The fact is that we can’t write history while we’re in it — not even that first draft of history that journalists aspire to write. While 2014 may have a shot at eternal infamy, our myopia and narcissism encourage us to discount the possibility that this year could be merely an inconsequential speed bump on the way to some greater catastrophe or unexpected nirvana. This was brought home to me when, in a quest for both a distraction from and a perspective on our current run of dreadful news, I revisited 1964, the vintage American year that has been serving as an unofficial foil, if not antidote, to 2014.

It’s easy to travel back there, thanks to the many media retrospectives marking 1964’s half-centenary in ironic counterpoint to this year’s woes. You could feast on the commemorations of Lyndon Johnson’s Civil Rights Act — The Bill of the Century, as one new book had it — to learn how Washington once accomplished great things. You could relive The Night That Changed America, CBS’s canonization of the Beatles’ first Ed Sullivan Show appearance. PBS fielded two documentaries: Freedom Summer, chronicling that courageous civil-rights movement in Mississippi, and 1964, which, like its inspiration, Jon Margolis’s book The Last Innocent Year, distinguished the relatively upbeat 1964 from the apocalyptic ’60s to come. The Times and Daily News saluted the 1964 World’s Fair, with its quaint American Century faith in the inexorability of progress. The fair’s slogan was “Peace Through Understanding,” and its equally naïve signature anthem was “It’s a Small World (After All).” As the soundtrack for a popular ride cross-promoting unicef and Pepsi, the song may not have advanced world peace, but it did do its bit to hook a generation of kids on sugary drinks.

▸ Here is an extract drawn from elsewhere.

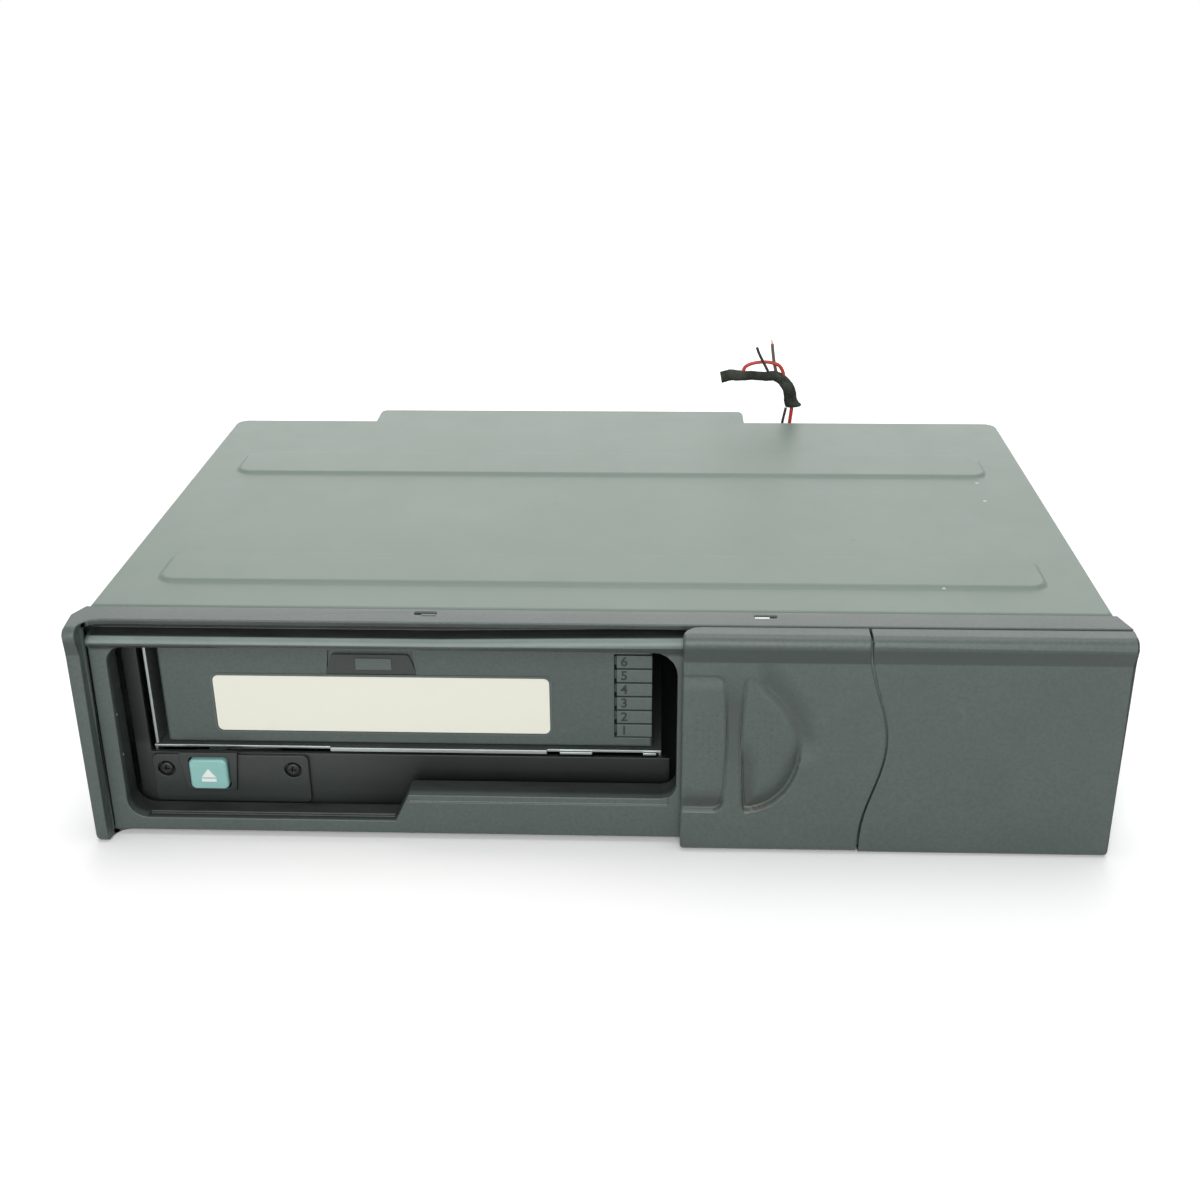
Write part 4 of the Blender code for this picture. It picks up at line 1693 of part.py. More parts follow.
def main():
    clear_scene()
    steel = make_material("painted_steel", (0.34, 0.38, 0.35), 0.45, 0.2)
    zinc = make_material("zinc_steel", (0.55, 0.57, 0.56), 0.35, 0.9)
    slate = make_material("slate_plastic", (0.10, 0.12, 0.115), 0.5)
    dark = make_material("dark_plastic", (0.03, 0.035, 0.033), 0.5)
    teal = make_material("teal_plastic", (0.17, 0.40, 0.40), 0.4)
    tray_plastic = make_material("tray_plastic", (0.12, 0.14, 0.135), 0.5)
    rubber = make_material("black_rubber", (0.02, 0.02, 0.02), 0.8)
    board_green = make_material("board_green", (0.03, 0.12, 0.05), 0.5)
    motor_steel = make_material("motor_steel", (0.5, 0.5, 0.5), 0.35, 0.9)
    brass = make_material("brass", (0.6, 0.45, 0.2), 0.35, 0.9)
    red = make_material("red_cable", (0.6, 0.05, 0.04), 0.5)
    black = make_material("black_cable", (0.02, 0.02, 0.02), 0.5)
    tape = make_material("cloth_tape", (0.04, 0.045, 0.03), 0.9)

    make_top_cover(steel)
    make_chassis(zinc)
    make_rear_cap(steel)
    make_bezel(slate)
    make_right_cover(slate)
    make_grip_leaf(slate)
    make_inner_leaf(slate)
    make_sill(dark)
    make_eject_cover(dark)
    make_button(teal)
    make_screw("eject_cover_screw_left", LEFT_SCREW_X, zinc)
    make_screw("eject_cover_screw_right", RIGHT_SCREW_X, zinc)
    magazine = make_magazine(slate)
    trays = [make_tray(index, tray_plastic) for index in range(TRAY_COUNT)]
    carry(magazine, *trays)
    make_floor_plate(zinc)
    make_magazine_guide(zinc)
    make_latch(zinc)
    make_ejector(dark)
    make_eject_spring(motor_steel)
    lift = make_lift_frame(zinc)
    make_post_plate("front_post_plate", FRONT_POST_Y, POST_PLATE_LEFT, zinc)
    make_post_plate("rear_post_plate", REAR_POST_Y, REAR_POST_LEFT, zinc, stud=True)
    make_cam("lift_cam_front", FRONT_CAM_Y, zinc)
    make_cam("lift_cam_rear", REAR_CAM_Y, zinc, rack=True)
    gear_start = -90 + 180 / GEAR_TEETH
    make_gear("lift_gear", (GEAR_X, GEAR_Z), GEAR_TEETH, gear_start, STUD_RADIUS + STUD_PLAY, tray_plastic)
    make_gear("motor_pinion", pinion_centre(), PINION_TEETH, -90, LIFT_SHAFT_RADIUS + STUD_PLAY, brass)
    make_lift_motor(motor_steel)
    deck = make_deck(dark)
    sides = (DECK_LEFT + DAMPER_INSET, DECK_RIGHT - DAMPER_INSET)
    places = [(x, y) for y in (DECK_FRONT + DAMPER_INSET, DECK_REAR - DAMPER_INSET) for x in sides]
    dampers = [make_damper(number, x, y, rubber) for number, (x, y) in enumerate(places, 1)]
    front_rod, rear_rod, _ = axis_places()
    riders = [
        make_spindle_motor(motor_steel), make_turntable(dark), make_rod("sled_rod_front", front_rod, motor_steel),
        make_rod("sled_rod_rear", rear_rod, motor_steel), make_sled(dark), make_lead_screw(brass),
        make_sled_motor(motor_steel), make_drive_screw(brass), make_drive_motor(motor_steel),
        make_slider(tray_plastic),
    ]
    carry(lift, deck, *dampers, *riders)
    make_board(board_green)
    make_cable_entry(rubber)
    make_cord("harness_red_wire", RED_ROUTE_MM, RED_WIRE, red)
    make_cord("harness_black_wire", BLACK_ROUTE_MM, BLACK_WIRE, black)
    make_cord("harness_taped_bundle", BUNDLE_ROUTE_MM, TAPED_BUNDLE, tape)


if __name__ == "__main__":
    main()
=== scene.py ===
"""Car disc changer: its finished pieces, their materials, the camera, the floor and the light."""

import json
import math

import bmesh
import bpy
from bpy.props import FloatProperty, FloatVectorProperty, IntProperty, PointerProperty
from bpy.types import Operator, Panel, PropertyGroup
from mathutils import Matrix, Vector


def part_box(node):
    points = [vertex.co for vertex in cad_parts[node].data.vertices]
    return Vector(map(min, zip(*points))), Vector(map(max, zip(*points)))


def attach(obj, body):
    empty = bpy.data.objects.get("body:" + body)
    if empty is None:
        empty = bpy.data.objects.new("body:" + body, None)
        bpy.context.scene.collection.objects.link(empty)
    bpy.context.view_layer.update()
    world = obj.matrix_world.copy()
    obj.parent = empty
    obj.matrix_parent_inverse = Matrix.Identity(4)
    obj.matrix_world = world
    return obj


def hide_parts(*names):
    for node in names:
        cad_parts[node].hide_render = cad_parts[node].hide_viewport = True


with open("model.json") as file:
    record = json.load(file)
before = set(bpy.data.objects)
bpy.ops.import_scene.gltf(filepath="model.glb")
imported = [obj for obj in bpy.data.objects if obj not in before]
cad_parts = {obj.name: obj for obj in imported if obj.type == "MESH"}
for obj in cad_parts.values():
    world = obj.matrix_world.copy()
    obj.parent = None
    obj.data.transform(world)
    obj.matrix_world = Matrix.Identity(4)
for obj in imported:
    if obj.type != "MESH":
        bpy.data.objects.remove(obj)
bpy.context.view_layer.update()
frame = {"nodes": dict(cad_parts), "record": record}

bl_info = {
    "name": "Car Disc Changer",
    "version": (1, 0, 0),
    "blender": (4, 5, 0),
    "location": "View3D > Sidebar > Disc Changer",
    "description": "Builds the finished pieces of a car disc changer round its solids",
    "category": "Object",
}

MM = 0.001
EVEN = (1, 1, 1)
FACING_FRONT = Matrix.Rotation(math.radians(90), 4, "X")
ROUND_PROFILE = 0.5
HALF_GRID = 0.5
PLATE_CORNER_STEPS = 6
NUMERAL_WELD = 0.001 * MM

# Places that the solids share
FASCIA_FRONT = -88.5 * MM
COVER_TOP = 61.6 * MM
GRIP_LEFT = 21.7 * MM
GRIP_RIGHT = 66.6 * MM
WRAP_REAR = -82.3 * MM
GRIP_TOP = 61.3 * MM
BOW_DEPTH = 5.4 * MM
BOW_CENTRE = 32 * MM
BOW_HALF_HEIGHT = 27.5 * MM
CREASE_Z = 54 * MM
LOW_CREASE_Z = 8.4 * MM
CREASE_DEPTH = 1.4 * MM
SOLID_CREASE_DEPTH = 0.5 * MM
CREST_Z = 58.8 * MM
FRONT_SURFACE = 0.8 * MM
COLLAR_REAR = -76.0 * MM
COLLAR_REAR_SIDE = 128.0 * MM
RAIL_REACH = (-84.6 * MM, -78.3 * MM)
RAIL_FACE = -83.9 * MM
RAIL_SINK = 1.0 * MM
RAIL_CREST_Z = 56.9 * MM
RAIL_TOP = 58.9 * MM
RAIL_DROP = 1.3 * MM
GUIDE_WALL = -113.2 * MM
GUIDE_SHIFT = 2.2 * MM
MAGAZINE_FACE = -72 * MM
TRAY_LOW = 24.15 * MM
TRAY_PITCH = 4 * MM
TRAY_COUNT = 6
BUTTON_X = -101.8 * MM
BUTTON_Z = 14.0 * MM
BUTTON_FRONT = -77.2 * MM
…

If you were young in 1964, you may have fond memories of that year as well. I have never forgotten how the Beatles, who landed in my hometown of Washington, D.C., for their first American concert in February, chased away the Kennedy-assassination hangover, giving me and my ninth-grade peers permission to party again. From my own immature, hormonally addled perspective, the world kept leaping forward throughout that year as if a stiff wind were at its back—culminating with the election in which Johnson buried the opponent my elders deemed a trigger-happy proponent of nuclear Armageddon. It was a time when many in my boomer generation fell in love with the idea that change was something you could believe in—a particularly liberal notion that has taken hold in other generations, too, whether in the age of Roosevelt or Obama. Even as we recognize that the calendar makes for a crude and arbitrary marker, we like to think that history visibly marches on, on a schedule we can codify.

The more I dove back into the weeds of 1964, the more I realized that this is both wishful thinking and an optical illusion.

I came away with a new appreciation of how selective our collective memory is, and of just how glacially history moves, despite the can-do optimism of a modern America besotted with the pursuit of instant gratification. Asked at the time of the 1964 World’s Fair to anticipate 2014, Isaac Asimov got some things right (miniaturized computers, online education, flat-screen television, and what we now know as Skype), but many of his utopian predictions were delusional. His wrong calls included not just his interplanetary fantasies but his vision of underground suburbs that would protect mankind from war, rampaging weather, and the tyranny of the automobile. Asimov also thought birth control would find international acceptance. It was no doubt beyond even his imagination that a half-century hence American lawmakers would introduce “personhood” amendments attempting to all but outlaw contraception.

The screenwriter William Goldman famously summed up Hollywood in three words: “Nobody knows anything.” Would that this aphorism were applicable, as he intended, solely to the make-believe of show business. It often seems that nobody knew anything about anything in 1964. Most everyone was certain that the big political developments of the time, epitomized by LBJ’s victories for civil rights and against Goldwater, would be transformational. Many of the same seers saw the year’s cultural upheavals, starting with the Beatles, as ephemera. More often than not, the reverse has turned out to be true. Are we so much smarter in 2014?